In 1920, Wong was appointed the higher consultant in the Marshal Office by Sun Yat Sen. In 1921, while on leave in Fujian, he was also appointed a senior consultant in the Fujian Province Office.

In July 1923, Wong returned to Minqing County due to liver illness. He died on 22 September 1924.

==After death==

===In China===
On 13 May 1947, Fujian Province changed the name of Wang Hou Street to Nai Siong Road, to commemorate Wong's lectures in the Ming Qing Hall located on the street. The road was renamed as Shu Xin Road during the Cultural Revolution, but the name was later changed back to Nai Siong Road.

In December 1979, Ming Qing County of Fujian built a memorial museum at the Ban Tou River.
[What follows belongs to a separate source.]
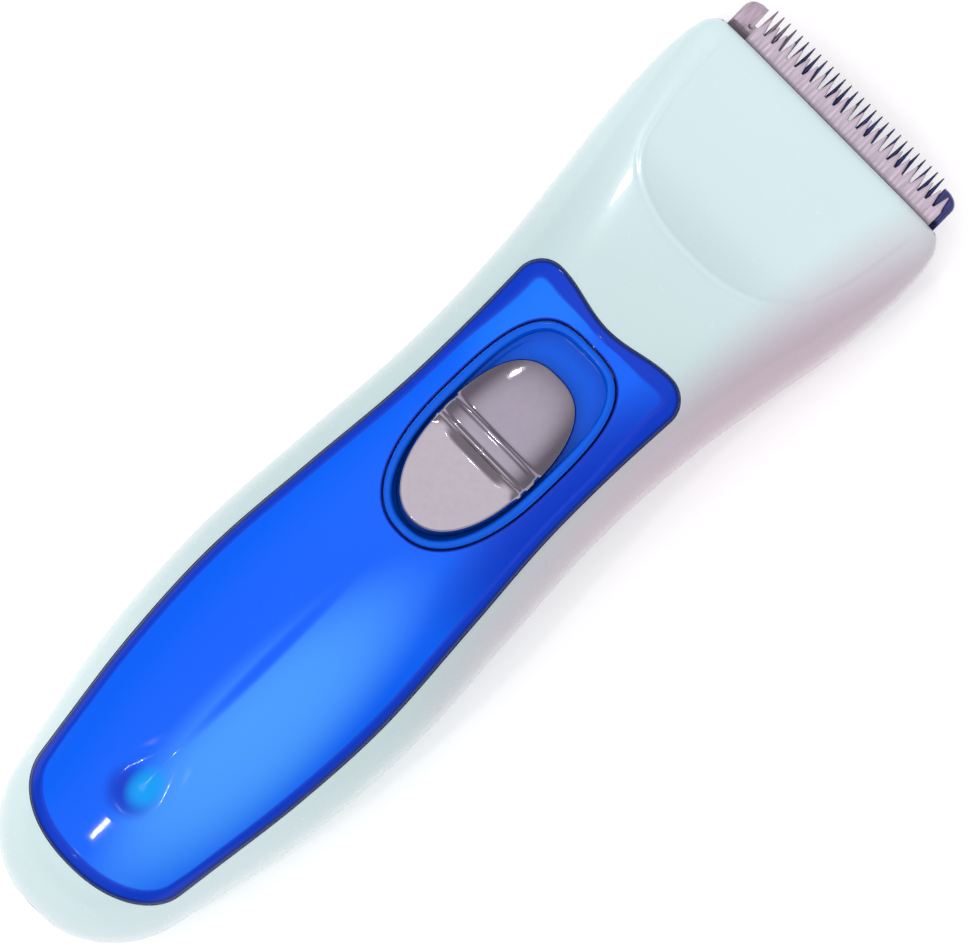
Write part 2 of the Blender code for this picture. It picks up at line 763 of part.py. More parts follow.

A statue of Wong was erected the following year.

In 1995, the Ming Qing Ban Dong Town Lake Street was renamed "Nai Siong Street", and the Wong Nai Siong memorial museum in Ming Qing Tai Shan Park was completed.

In 1991, the graves of Wong Nai Siong and his brother Wong Nai Mo were declared provincial cultural relics. In 2001, they became a base for patriotism education.

===Overseas===
In 1958, Sibu Municipal named one of the streets to Nai Siong Road. On 16 March 1961, Sibu celebrated its 60th year of resettlement by unveiling the statue of Wong Nai Siong. In 1967, the "Wong Nai Siong Secondary School" was established. On 16 March 2001, Wong Nai Siong Park and Wong Nai Siong Monument were opened to the public. On 23 November 2007, during the twentieth anniversary of Hong Kong's Asia Week, Taiwanese author and Taiwan's minister of culture Lung Ying-tai mentioned Wong's accomplishments and expressed her disappointment that not many people knew of him. On 24 November 2012, during a seminar on "Wong Nai Siong and the Fujian Spirit", participants from both China and Taiwan suggested shooting a feature film about Wong. Wong's great-granddaughter Wong Bi Yao (Anne Pang) revealed that she would be meeting Lung Ying-tai in late 2012 to discuss Lung's suggestion.

===Tribute===
In 1950, in honor of Wong, a Sibu-based private secondary school was established and named S.M. Wong Nai Siong after him.